◆ **TASK STATEMENT**
Copy each line of the material below that includes the string "outer".

◆ **PROVIDED DATA**
----------

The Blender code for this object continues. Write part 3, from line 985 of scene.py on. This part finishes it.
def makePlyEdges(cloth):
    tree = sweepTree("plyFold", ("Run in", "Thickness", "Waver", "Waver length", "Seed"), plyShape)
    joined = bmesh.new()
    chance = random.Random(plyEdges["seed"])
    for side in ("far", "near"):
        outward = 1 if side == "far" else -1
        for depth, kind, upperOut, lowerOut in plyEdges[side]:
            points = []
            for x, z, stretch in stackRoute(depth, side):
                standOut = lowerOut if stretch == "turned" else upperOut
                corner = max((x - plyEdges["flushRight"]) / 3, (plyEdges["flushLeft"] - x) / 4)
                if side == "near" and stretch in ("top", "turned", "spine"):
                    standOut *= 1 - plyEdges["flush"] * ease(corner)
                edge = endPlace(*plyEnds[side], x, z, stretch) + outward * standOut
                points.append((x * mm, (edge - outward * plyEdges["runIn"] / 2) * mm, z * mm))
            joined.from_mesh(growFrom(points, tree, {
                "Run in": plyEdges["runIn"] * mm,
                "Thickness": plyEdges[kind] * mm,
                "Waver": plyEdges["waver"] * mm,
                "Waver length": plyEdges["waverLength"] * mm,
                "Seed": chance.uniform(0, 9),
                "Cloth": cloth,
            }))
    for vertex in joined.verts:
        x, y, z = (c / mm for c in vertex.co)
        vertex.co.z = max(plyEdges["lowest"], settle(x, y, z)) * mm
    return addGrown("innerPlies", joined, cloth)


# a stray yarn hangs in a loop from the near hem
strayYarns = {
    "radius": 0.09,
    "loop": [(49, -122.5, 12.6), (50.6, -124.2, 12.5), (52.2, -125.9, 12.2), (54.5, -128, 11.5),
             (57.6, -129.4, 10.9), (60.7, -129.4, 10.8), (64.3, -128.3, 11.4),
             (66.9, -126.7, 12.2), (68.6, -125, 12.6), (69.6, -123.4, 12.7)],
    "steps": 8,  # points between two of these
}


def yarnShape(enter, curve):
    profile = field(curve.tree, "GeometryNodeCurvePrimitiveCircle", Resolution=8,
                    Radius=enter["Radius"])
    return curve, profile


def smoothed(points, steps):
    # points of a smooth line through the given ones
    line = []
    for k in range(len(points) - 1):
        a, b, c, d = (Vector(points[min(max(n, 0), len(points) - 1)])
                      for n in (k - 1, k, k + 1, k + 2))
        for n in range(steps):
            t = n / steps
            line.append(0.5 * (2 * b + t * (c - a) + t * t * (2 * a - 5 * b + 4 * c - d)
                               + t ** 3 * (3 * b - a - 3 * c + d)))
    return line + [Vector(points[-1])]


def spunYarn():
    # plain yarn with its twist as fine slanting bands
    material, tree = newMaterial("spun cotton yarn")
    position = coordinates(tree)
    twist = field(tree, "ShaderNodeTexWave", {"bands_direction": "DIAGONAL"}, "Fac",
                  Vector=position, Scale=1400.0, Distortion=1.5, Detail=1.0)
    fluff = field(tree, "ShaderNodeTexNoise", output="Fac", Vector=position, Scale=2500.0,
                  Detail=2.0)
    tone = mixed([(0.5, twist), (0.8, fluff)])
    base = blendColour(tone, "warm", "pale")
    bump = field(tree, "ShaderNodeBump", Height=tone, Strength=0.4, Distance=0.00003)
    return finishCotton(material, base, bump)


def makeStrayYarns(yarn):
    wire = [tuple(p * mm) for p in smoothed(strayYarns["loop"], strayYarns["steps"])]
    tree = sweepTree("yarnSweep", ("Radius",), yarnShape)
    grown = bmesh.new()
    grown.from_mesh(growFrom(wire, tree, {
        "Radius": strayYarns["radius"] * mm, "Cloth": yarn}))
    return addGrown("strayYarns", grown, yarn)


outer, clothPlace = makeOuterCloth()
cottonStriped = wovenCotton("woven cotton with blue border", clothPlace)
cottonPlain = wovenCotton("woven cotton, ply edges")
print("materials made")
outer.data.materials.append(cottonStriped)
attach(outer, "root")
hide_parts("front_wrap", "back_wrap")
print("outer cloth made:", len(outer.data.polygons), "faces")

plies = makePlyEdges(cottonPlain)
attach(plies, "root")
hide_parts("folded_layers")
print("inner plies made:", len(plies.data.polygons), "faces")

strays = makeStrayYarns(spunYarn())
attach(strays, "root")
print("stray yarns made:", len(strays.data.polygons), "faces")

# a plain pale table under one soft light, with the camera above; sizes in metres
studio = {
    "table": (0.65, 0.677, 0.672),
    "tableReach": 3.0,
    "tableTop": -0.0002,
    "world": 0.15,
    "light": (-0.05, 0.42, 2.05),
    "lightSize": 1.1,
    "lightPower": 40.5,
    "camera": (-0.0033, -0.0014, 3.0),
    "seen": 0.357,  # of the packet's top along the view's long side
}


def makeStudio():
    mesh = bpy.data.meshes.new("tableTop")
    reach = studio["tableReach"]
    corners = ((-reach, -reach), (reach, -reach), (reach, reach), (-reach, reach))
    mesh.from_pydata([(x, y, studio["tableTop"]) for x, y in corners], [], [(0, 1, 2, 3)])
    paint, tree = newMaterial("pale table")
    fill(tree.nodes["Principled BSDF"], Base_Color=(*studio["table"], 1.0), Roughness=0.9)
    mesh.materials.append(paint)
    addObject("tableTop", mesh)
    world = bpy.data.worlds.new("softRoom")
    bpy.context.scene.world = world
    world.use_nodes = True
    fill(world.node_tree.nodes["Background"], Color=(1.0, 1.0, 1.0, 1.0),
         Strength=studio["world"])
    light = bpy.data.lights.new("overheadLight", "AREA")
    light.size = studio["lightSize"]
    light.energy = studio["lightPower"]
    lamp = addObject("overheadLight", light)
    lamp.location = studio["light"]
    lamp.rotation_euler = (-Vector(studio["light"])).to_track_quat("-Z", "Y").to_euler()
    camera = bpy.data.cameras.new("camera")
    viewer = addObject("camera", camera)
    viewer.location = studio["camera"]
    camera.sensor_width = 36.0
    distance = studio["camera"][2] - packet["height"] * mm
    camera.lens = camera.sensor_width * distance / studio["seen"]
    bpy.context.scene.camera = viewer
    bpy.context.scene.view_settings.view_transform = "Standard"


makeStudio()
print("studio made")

----------

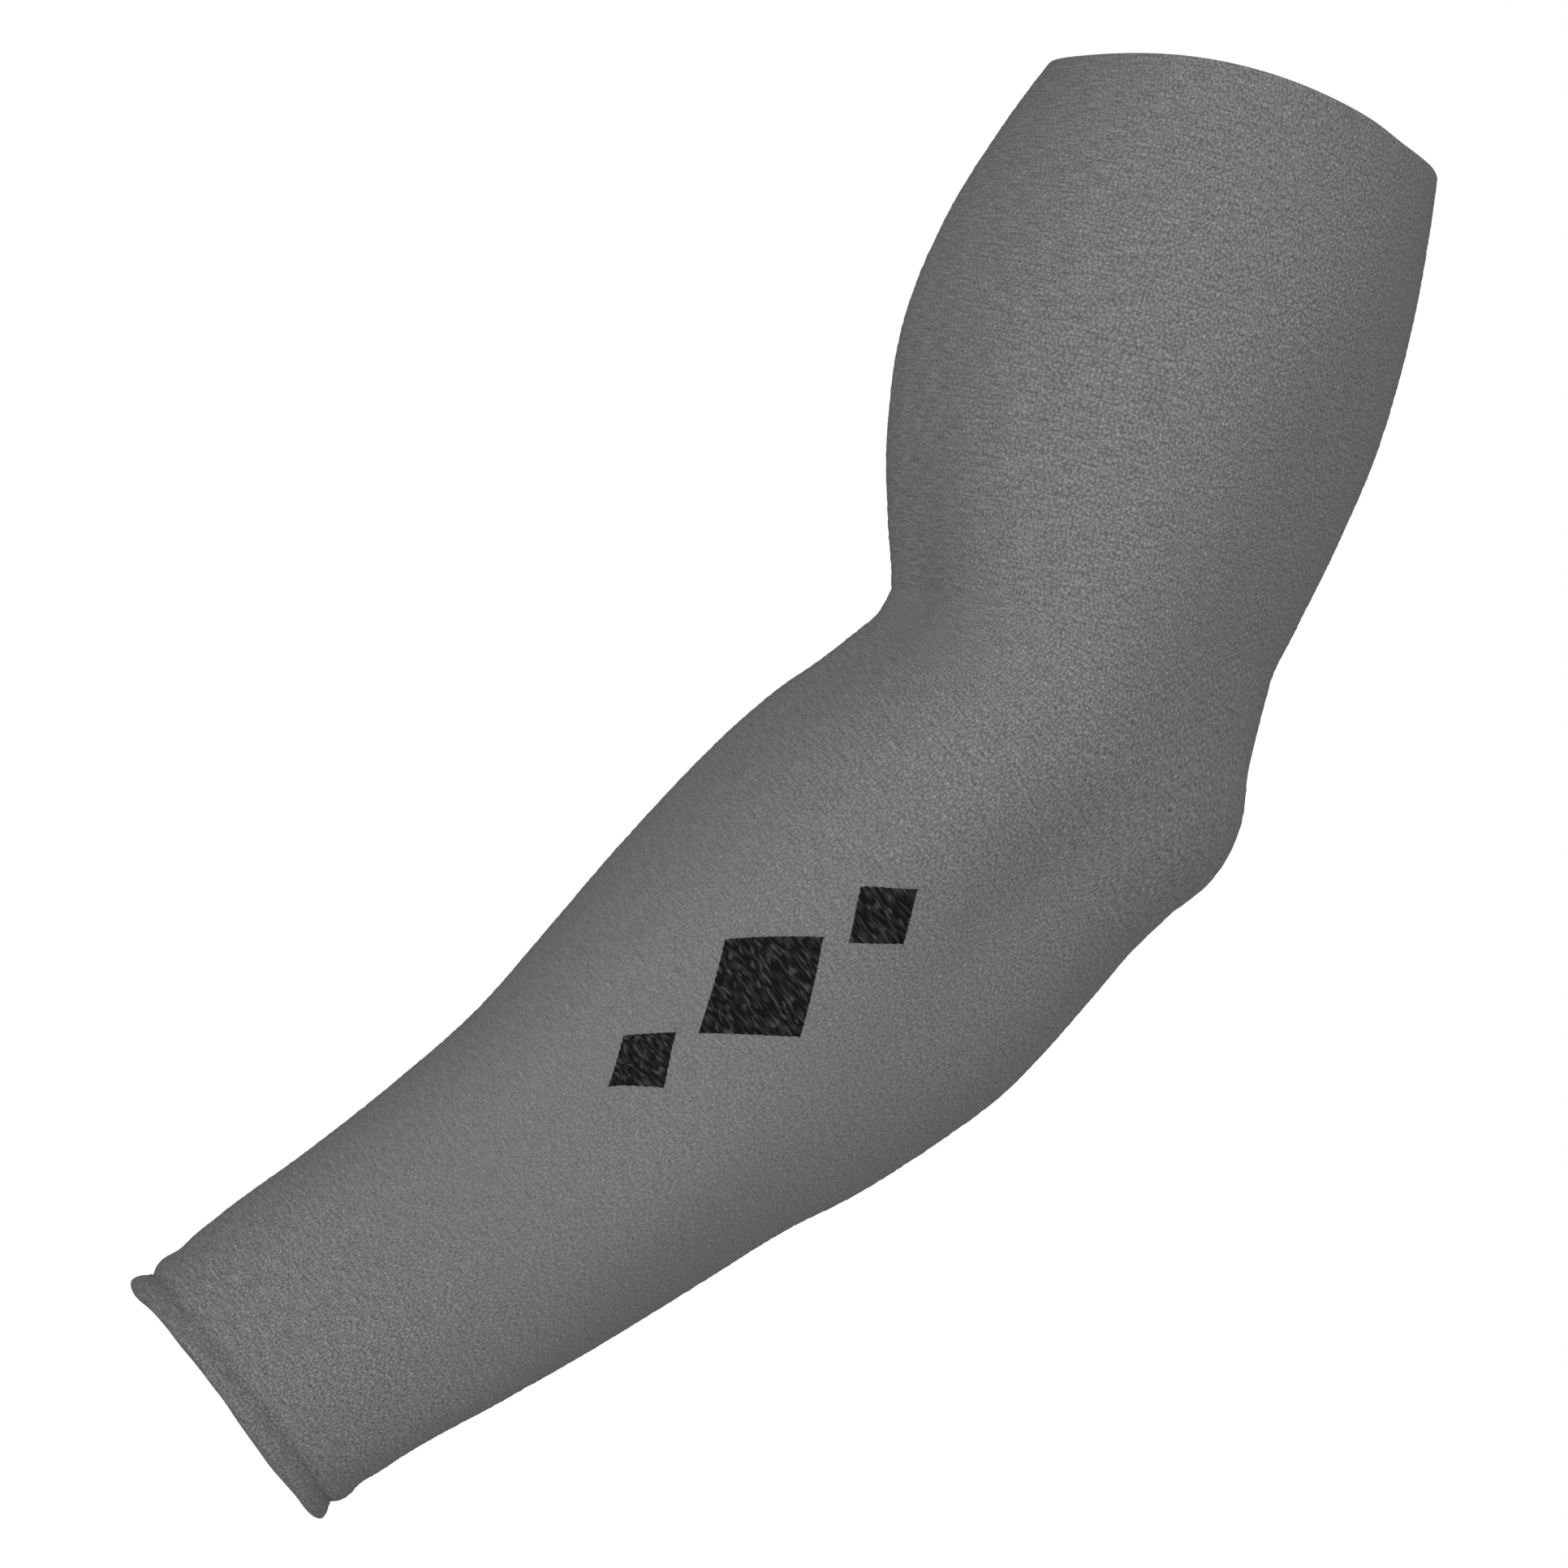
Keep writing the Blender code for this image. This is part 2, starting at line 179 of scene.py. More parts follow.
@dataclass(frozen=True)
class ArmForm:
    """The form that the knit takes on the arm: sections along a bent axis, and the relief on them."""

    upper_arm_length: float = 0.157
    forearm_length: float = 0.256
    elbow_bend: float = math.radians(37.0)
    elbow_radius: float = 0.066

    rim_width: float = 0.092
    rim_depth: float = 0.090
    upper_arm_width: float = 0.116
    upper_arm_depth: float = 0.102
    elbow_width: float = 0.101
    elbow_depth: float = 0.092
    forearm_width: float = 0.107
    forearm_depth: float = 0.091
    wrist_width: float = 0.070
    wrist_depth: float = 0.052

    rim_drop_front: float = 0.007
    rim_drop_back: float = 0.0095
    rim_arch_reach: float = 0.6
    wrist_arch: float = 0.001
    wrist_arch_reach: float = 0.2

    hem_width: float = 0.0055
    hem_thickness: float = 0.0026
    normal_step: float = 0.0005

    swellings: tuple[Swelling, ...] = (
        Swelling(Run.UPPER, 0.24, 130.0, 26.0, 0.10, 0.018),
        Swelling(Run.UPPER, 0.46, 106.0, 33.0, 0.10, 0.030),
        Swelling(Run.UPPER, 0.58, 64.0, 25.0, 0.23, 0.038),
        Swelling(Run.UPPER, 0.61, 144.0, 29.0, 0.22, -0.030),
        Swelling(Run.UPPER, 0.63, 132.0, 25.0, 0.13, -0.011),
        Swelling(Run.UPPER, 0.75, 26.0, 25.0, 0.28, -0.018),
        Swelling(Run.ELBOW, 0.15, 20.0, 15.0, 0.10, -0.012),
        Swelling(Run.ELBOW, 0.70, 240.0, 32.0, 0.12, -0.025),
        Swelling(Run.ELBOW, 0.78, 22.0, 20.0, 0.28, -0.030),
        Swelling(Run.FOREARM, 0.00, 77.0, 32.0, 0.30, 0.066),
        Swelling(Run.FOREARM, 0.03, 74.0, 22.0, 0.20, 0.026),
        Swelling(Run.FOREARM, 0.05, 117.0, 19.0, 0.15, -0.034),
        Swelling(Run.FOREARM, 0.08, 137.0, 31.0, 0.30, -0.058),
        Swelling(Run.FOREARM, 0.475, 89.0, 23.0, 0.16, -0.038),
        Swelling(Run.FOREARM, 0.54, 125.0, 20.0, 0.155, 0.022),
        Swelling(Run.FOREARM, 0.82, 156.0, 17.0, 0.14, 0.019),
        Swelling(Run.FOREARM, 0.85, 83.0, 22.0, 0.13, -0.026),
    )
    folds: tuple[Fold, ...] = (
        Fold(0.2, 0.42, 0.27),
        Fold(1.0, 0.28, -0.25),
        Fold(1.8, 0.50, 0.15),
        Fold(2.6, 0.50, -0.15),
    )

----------

◆ **CORRECT RESPONSE**
outer, clothPlace = makeOuterCloth()
outer.data.materials.append(cottonStriped)
attach(outer, "root")
print("outer cloth made:", len(outer.data.polygons), "faces")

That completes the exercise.